== Written instruction ==
Wherever the string "this" appears, copy the whole line.

== Records for the exercise ==
== == ==
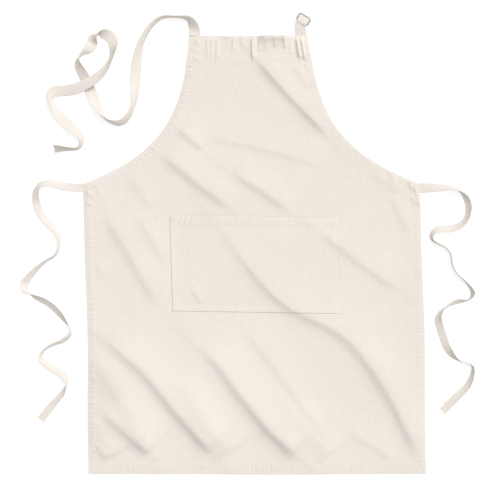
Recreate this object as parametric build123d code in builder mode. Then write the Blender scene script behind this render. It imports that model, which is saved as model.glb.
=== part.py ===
== == ==
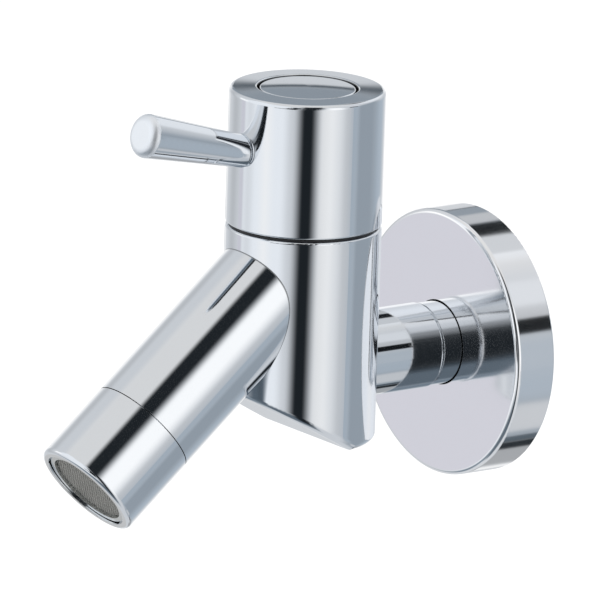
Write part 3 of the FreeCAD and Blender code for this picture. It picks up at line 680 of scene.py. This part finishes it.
== == ==
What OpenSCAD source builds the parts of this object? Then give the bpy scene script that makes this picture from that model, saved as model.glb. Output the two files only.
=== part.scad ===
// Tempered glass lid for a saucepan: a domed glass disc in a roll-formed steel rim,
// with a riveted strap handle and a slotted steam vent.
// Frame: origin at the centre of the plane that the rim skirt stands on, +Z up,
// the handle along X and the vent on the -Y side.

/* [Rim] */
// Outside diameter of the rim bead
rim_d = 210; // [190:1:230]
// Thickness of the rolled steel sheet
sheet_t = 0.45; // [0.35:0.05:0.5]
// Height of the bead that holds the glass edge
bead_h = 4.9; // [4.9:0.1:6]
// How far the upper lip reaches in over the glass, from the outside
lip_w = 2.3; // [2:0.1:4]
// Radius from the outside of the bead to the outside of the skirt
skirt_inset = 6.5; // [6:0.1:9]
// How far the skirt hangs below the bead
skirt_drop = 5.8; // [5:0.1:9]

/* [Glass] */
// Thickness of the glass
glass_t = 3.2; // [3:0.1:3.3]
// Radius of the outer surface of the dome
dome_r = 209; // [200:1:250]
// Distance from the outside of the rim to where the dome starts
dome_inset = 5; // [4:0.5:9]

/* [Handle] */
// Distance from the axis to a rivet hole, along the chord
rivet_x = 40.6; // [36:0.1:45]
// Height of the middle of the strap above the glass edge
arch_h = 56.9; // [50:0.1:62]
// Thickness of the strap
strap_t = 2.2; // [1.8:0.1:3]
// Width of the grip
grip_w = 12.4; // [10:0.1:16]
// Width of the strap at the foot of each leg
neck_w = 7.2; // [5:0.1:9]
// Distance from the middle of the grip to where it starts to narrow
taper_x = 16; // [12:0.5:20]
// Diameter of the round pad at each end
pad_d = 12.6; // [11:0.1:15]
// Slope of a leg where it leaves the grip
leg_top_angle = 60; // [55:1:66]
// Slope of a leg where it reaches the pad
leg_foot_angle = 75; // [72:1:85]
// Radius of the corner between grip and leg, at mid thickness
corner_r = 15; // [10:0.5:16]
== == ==
== Output of the exercise ==
Recreate this object as parametric build123d code in builder mode. Then write the Blender scene script behind this render. It imports that model, which is saved as model.glb.
Write part 3 of the FreeCAD and Blender code for this picture. It picks up at line 680 of scene.py. This part finishes it.
What OpenSCAD source builds the parts of this object? Then give the bpy scene script that makes this picture from that model, saved as model.glb. Output the two files only.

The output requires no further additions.